Bronx Community College has developed a written communication rubric to assess writing. The following definitions have been adopted to help further define written communications.

Context of and Purpose for Writing
The context of writing is the situation surrounding a text: Who is reading it? Who is writing it? Under what circumstances will the text be shared or circulated? What social or political factors might affect how the text is composed or interpreted? The purpose of writing is the writer’s intended effect on an audience. Writers might want to, for example:

  • persuade or inform;
  • report or summarize information;
  • work through complexity or confusion;
  • argue with other writers or connect with other writers;
  • convey urgency or amuse;
  • write for themselves or for an assignment or to remember.

Content Development
The ways in which the text explores and represents its topic in relation to its audience and purpose.

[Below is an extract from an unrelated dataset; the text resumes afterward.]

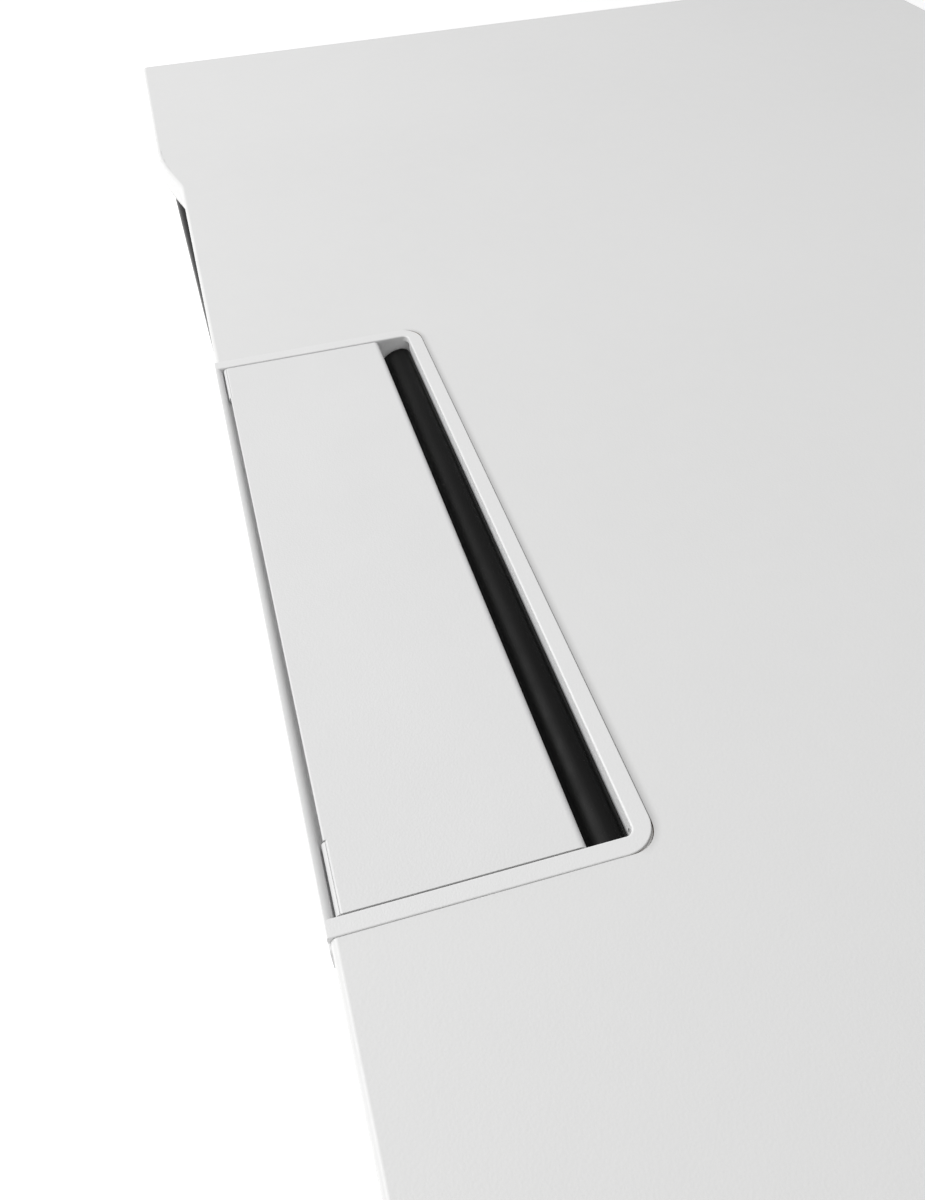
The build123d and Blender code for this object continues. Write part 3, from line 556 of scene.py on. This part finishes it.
def threaded_stem():
    """A levelling foot's steel stem: ball, neck, chamfered hexagon and rolled thread.
    Heights are above the floor, so the mesh stands on its own origin."""
    ball_z, ball_r, neck_r = 9.5 * MM, 6.0 * MM, 3.6 * MM
    hex_low, hex_high, hex_flat = 18.5 * MM, 24.9 * MM, 8.5 * MM
    thread_top, major, minor = 72.0 * MM, 4.99 * MM, 4.15 * MM
    lead_in, run_out = 1.2 * MM, 1.6 * MM

    def hexagon(angle, z):
        within = (angle % (math.pi / 3)) - math.pi / 6
        corner = hex_flat / math.cos(math.pi / 6)
        edge = min(z - hex_low, hex_high - z)
        chamfer = corner - 0.9 * MM + 1.75 * edge
        return min(hex_flat / math.cos(within), chamfer)

    def thread(angle, z):
        turn = (z / THREAD_PITCH - angle / (2 * math.pi)) % 1.0
        flank = min(1.0, max(0.0, (abs(turn - 0.5) * 2 - 0.15) / 0.65))
        radius = major - (major - minor) * (1.0 - flank)
        tip = major - max(0.0, z - (thread_top - lead_in)) * 0.9
        ending = max(0.0, 1.0 - (z - hex_high) / run_out)
        return min(tip, radius + (minor - radius) * min(1.0, ending))

    rows = []
    ball_steps = 16
    turn_in = math.acos(neck_r / ball_r)
    for k in range(1, ball_steps + 1):
        tilt = -math.pi / 2 + (math.pi / 2 + turn_in) * k / ball_steps
        z = ball_z + ball_r * math.sin(tilt)
        rows.append((z, lambda a, z, t=tilt: ball_r * math.cos(t)))
    rows.append((hex_low - 0.5 * MM, lambda a, z: neck_r))
    rows.append((hex_low, lambda a, z: neck_r + 0.2 * MM))
    for share in (0.0, 0.06, 0.12, 0.2, 0.5, 0.8, 0.88, 0.94, 1.0):
        rows.append((hex_low + share * (hex_high - hex_low), hexagon))
    rows.append((hex_high, lambda a, z: minor))
    thread_steps = int((thread_top - hex_high) / (THREAD_PITCH / 10))
    for k in range(1, thread_steps + 1):
        rows.append((hex_high + (thread_top - hex_high) * k / thread_steps, thread))

    rings = []
    for z, radius in rows:
        ring = []
        for k in range(COLUMNS):
            angle = 2 * math.pi * k / COLUMNS
            r = radius(angle, z)
            ring.append((r * math.cos(angle), r * math.sin(angle), z))
        rings.append(ring)
    shape = bmesh.new()
    skin(shape, rings)
    return to_mesh("foot_stem", shape, sharp_degrees=35.0)


weld_seams()
stem_mesh = threaded_stem()
for corner in CORNERS:
    low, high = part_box(f"foot_stem_{corner}")
    spot = ((low.x + high.x) / 2, (low.y + high.y) / 2, desk_low.z)
    name, body = f"threaded_stem_{corner}", f"stem_{corner}"
    stem = place(name, stem_mesh, body, "zinc_steel", spot)
    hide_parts(f"foot_stem_{corner}")


# Floor and light ----------------------------------------------------------------
FLOOR_HALF = 9.0
FLOOR_GLOW = 0.44               # keeps the floor as white as the photo's backdrop
WINDOW_PLACE = (1.25, 3.05, 4.35)
WINDOW_AIM = (0.0, 0.27, top_z)
WINDOW_SIZE = (4.0, 2.6)
WINDOW_POWER = 200.0            # watts


def make_floor():
    g = Graph("pale_floor")
    colour = g.blend(g.patches(1.5, 3.0, 0.5), rgba(0.86), rgba(0.89))
    g.bump([(g.noise(240.0, 3.0), 0.0002)])
    g.put(colour, g.shader.inputs["Emission Color"])
    roughness = g.patches(8.0, 2.0, 0.5, low=0.60, high=0.75)
    material = g.finish(colour, roughness, Emission_Strength=FLOOR_GLOW)
    mesh = bpy.data.meshes.new("floor")
    shape = bmesh.new()
    bmesh.ops.create_grid(shape, x_segments=24, y_segments=24, size=FLOOR_HALF)
    shape.to_mesh(mesh)
    shape.free()
    mesh.materials.append(material)
    floor = bpy.data.objects.new("floor", mesh)
    scene.collection.objects.link(floor)
    floor.location.z = desk_low.z


def soft_box(name, location, target, size, power):
    """A large soft area light aimed at a point."""
    light = bpy.data.lights.new(name, "AREA")
    light.shape = "RECTANGLE"
    light.size, light.size_y = size
    light.energy = power
    lamp = bpy.data.objects.new(name, light)
    scene.collection.objects.link(lamp)
    lamp.location = location
    aim = Vector(target) - Vector(location)
    lamp.rotation_euler = aim.to_track_quat("-Z", "Y").to_euler()


def studio_world(horizon, zenith, horizon_height):
    """A bright band along the horizon under a dimmer ceiling."""
    world = bpy.data.worlds.new("studio")
    scene.world = world
    world.use_nodes = True
    tree = world.node_tree
    coords = tree.nodes.new("ShaderNodeTexCoord")
    split = tree.nodes.new("ShaderNodeSeparateXYZ")
    fade = tree.nodes.new("ShaderNodeMapRange")
    fade.interpolation_type = "SMOOTHSTEP"
    fade.inputs["From Max"].default_value = horizon_height
    fade.inputs["To Min"].default_value = horizon
    fade.inputs["To Max"].default_value = zenith
    background = tree.nodes["Background"].inputs
    background["Color"].default_value = rgba(1.0)
    tree.links.new(coords.outputs["Generated"], split.inputs["Vector"])
    tree.links.new(split.outputs["Z"], fade.inputs["Value"])
    tree.links.new(fade.outputs["Result"], background["Strength"])


make_floor()
studio_world(horizon=0.90, zenith=0.40, horizon_height=0.45)
soft_box("rear_window", WINDOW_PLACE, WINDOW_AIM, WINDOW_SIZE, WINDOW_POWER)


# Camera -------------------------------------------------------------------------
EYE_HEIGHT = 0.338              # above the desk top
EYE_TO_LEFT = 0.3554            # from the desk's middle
EYE_BEFORE_REAR = 0.0272        # in from the rear edge
EYE_ANGLES = (43.2504, 1.6612, -105.8622)  # degrees about X, Y and Z
SENSOR_WIDTH, FOCAL_LENGTH = 36.0, 29.41  # in millimetres, as Blender has them
NEAREST = 0.01

camera_data = bpy.data.cameras.new("camera")
camera_data.sensor_width = SENSOR_WIDTH
camera_data.lens = FOCAL_LENGTH
camera_data.clip_start = NEAREST
camera = bpy.data.objects.new("camera", camera_data)
scene.collection.objects.link(camera)
camera.location = (-EYE_TO_LEFT, rear_y - EYE_BEFORE_REAR, top_z + EYE_HEIGHT)
camera.rotation_euler = [math.radians(angle) for angle in EYE_ANGLES]
scene.camera = camera
scene.view_settings.view_transform = "Standard"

Disciplinary and Genre Conventions
Formal and informal rules that constitute what is seen generally as appropriate within different academic fields (e.g., introductory strategies, use of passive voice or first-person point of view, expectations for thesis or hypothesis, expectations for kinds of evidence and support that are appropriate to the task at hand, use of primary and secondary sources to provide evidence and support arguments and to document critical perspectives on the topic).  Genre conventions refer to formal and informal rules for particular kinds of texts and/or media that guide formatting, organization, and stylistic choices (e.g., lab reports, academic papers, poetry, webpages, or personal essays).

Evidence and Sources
Evidence refers to source material that is used to extend, in purposeful ways, writers’ ideas in a text. Sources refer to texts (written, oral, behavioral, visual, or other) that writers draw on as they work for a variety of purposes—to extend, argue with, develop, define, or shape their ideas, for example. Writers will incorporate sources according to disciplinary and genre conventions, according to the writer’s purpose for the text. Through the increasingly sophisticated use of sources, writers develop an ability to differentiate between their own ideas and the ideas of others, credit and build upon work already accomplished in the field or issue they are addressing, and provide meaningful examples to readers.

Language: Control of Syntax and Mechanics
Uses clear, accurate and virtually error-free language that skillfully communicates meaning to readers.